Recorded information:
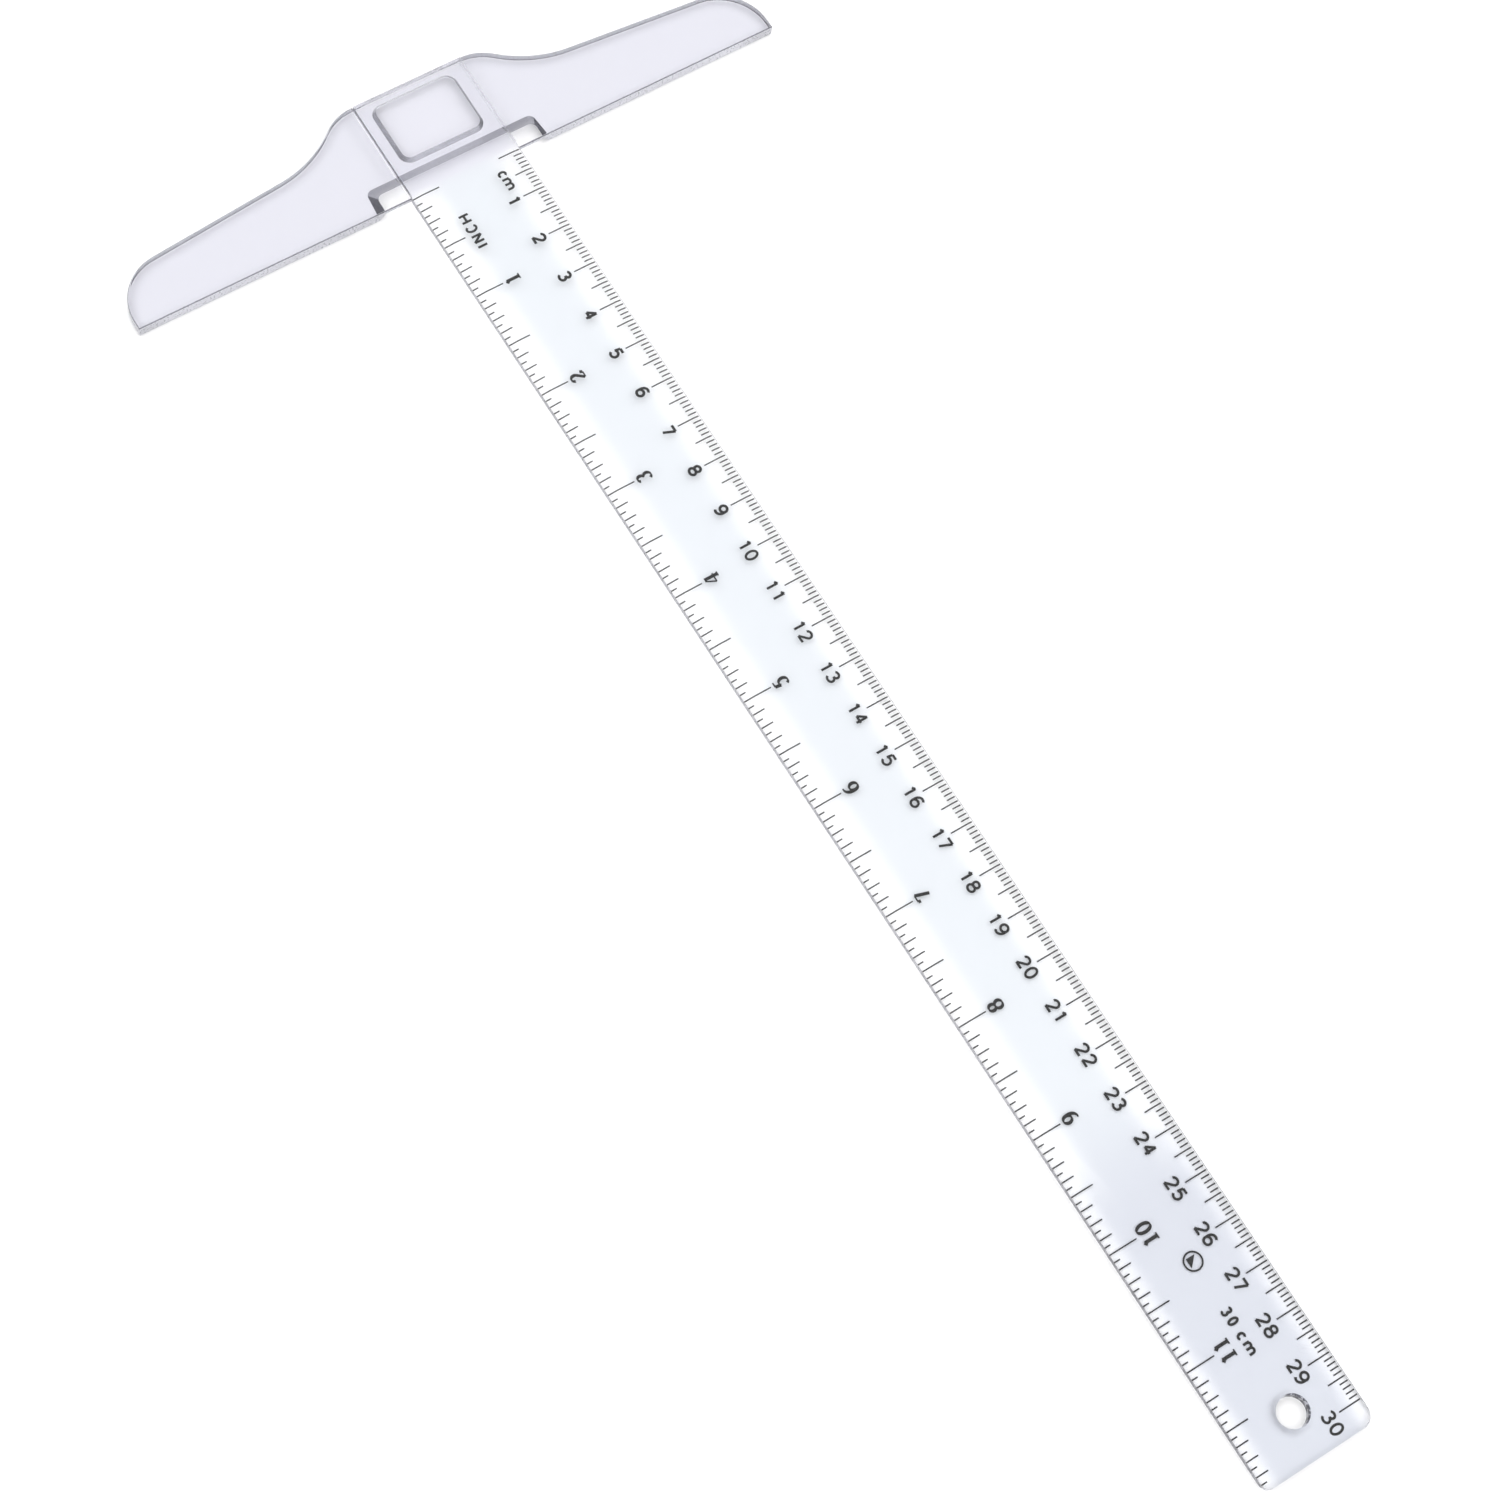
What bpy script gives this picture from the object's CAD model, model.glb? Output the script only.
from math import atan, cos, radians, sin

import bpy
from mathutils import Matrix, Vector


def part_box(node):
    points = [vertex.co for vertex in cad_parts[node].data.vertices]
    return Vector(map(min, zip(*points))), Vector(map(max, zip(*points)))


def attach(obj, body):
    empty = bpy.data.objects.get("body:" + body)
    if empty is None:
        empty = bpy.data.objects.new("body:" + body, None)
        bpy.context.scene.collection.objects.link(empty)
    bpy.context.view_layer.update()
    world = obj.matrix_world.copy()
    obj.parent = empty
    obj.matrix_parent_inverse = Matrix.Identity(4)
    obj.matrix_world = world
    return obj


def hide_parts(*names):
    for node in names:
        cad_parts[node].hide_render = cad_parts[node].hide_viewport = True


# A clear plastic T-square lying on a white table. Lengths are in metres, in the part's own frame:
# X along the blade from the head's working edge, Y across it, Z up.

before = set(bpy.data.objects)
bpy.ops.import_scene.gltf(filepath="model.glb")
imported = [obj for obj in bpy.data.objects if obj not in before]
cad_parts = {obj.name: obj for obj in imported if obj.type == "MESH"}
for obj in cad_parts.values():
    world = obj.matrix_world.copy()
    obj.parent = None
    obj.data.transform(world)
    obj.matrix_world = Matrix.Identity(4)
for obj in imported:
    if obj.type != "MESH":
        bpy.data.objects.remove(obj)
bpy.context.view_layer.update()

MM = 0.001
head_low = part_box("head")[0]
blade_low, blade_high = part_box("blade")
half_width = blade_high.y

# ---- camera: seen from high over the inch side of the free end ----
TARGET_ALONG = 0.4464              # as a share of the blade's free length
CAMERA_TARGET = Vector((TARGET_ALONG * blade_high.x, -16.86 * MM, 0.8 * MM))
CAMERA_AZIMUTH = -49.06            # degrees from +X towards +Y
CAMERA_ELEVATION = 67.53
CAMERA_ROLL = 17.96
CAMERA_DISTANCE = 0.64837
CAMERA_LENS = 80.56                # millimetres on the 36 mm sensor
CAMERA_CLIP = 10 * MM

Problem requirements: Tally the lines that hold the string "MESH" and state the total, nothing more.

Task response: 2